There's a 70 to 80 percent chance for El Nino here on the high plains.
The amount of rain El Nino might bring could really help out our current drought situation in our area.
National Weather Service Meteorologist Nicholas Fenner says "That typically means for residents of the panhandle, better chances for above normal precipitation headed from the late fall through spring time periods. So no guarantees on it but much better chances."
Though there have been dry spells this summer, periodic heavy rains and increased humidity have kept the extremely hot and dry weather from setting in like the past few summers.
KAMR NBC 4 Chief Meteorologist John Harris says "Well typically an el nino gives us more moisture. It is a temporary climate change that occurs during the fall months and then peaks during the winter months and then winds down as we come into our traditional severe weather season."

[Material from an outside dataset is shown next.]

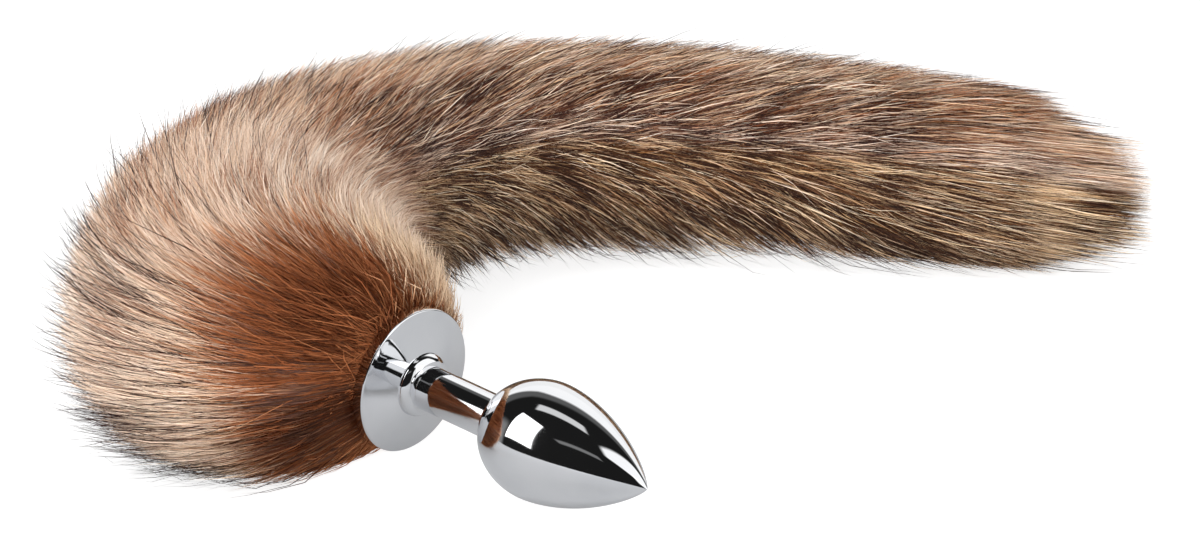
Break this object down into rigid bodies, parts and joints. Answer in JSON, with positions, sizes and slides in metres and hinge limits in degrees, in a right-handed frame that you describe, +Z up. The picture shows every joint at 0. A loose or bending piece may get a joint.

The short period of rain we've already received has benefitted farming and ranching operations across the panhandle...and with El Nino, it's likely to continue.
Harris says "I mean anytime you can supply moisture to crops that's good whether it's wheat, cotton, peanuts or whatever they're growing. So again, I think the farmers and the ranchers will be very happy with the fact that we have an el nino headed our way because it means substantially more moisture could fall."
The chance for an increased amount of precipitation could bring some heavier snow falls this winter. While some meteorologists are saying more moisture is expected on the high plains, that does not mean it's guaranteed.